* **Set task**
Extract, unchanged, each line of the listing below from its first line through the line that contains "import * as", inclusive, and nothing else.

* **Information shown**
⁂
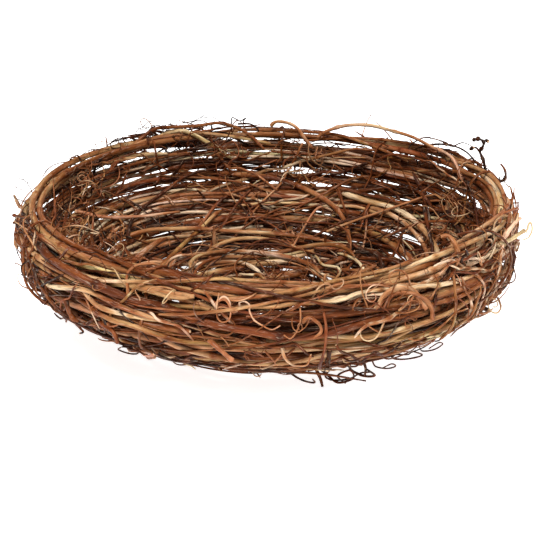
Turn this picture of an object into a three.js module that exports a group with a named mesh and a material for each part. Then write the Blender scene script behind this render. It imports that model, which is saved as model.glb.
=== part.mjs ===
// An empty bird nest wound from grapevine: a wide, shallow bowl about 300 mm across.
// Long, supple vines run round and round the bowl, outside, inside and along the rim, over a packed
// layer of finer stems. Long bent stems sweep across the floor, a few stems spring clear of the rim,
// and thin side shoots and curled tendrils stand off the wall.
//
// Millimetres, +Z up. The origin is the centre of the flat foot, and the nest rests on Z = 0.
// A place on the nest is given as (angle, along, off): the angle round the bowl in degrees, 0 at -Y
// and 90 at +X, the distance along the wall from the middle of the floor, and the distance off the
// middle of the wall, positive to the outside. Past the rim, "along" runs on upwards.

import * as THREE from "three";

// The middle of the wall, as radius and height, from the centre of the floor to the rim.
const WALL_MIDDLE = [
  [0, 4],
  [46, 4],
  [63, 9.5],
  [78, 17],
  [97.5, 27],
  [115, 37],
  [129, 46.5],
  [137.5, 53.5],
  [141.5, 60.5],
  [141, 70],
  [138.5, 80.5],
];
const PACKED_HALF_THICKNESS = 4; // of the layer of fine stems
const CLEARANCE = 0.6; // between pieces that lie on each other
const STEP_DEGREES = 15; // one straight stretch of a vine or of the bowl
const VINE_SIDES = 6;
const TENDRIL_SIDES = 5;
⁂
* **Solution to the problem**
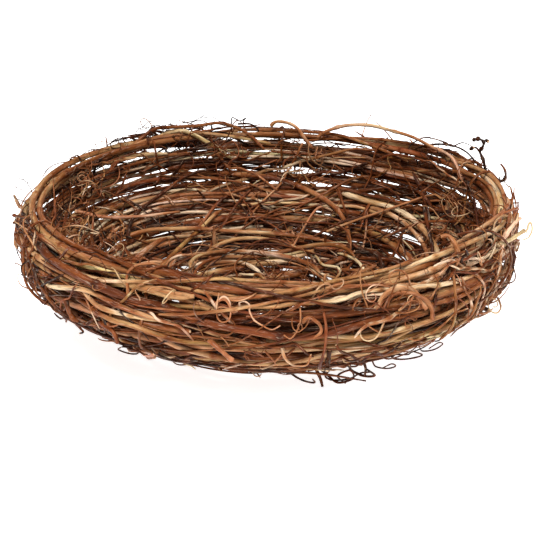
Turn this picture of an object into a three.js module that exports a group with a named mesh and a material for each part. Then write the Blender scene script behind this render. It imports that model, which is saved as model.glb.
=== part.mjs ===
// An empty bird nest wound from grapevine: a wide, shallow bowl about 300 mm across.
// Long, supple vines run round and round the bowl, outside, inside and along the rim, over a packed
// layer of finer stems. Long bent stems sweep across the floor, a few stems spring clear of the rim,
// and thin side shoots and curled tendrils stand off the wall.
//
// Millimetres, +Z up. The origin is the centre of the flat foot, and the nest rests on Z = 0.
// A place on the nest is given as (angle, along, off): the angle round the bowl in degrees, 0 at -Y
// and 90 at +X, the distance along the wall from the middle of the floor, and the distance off the
// middle of the wall, positive to the outside. Past the rim, "along" runs on upwards.

import * as THREE from "three";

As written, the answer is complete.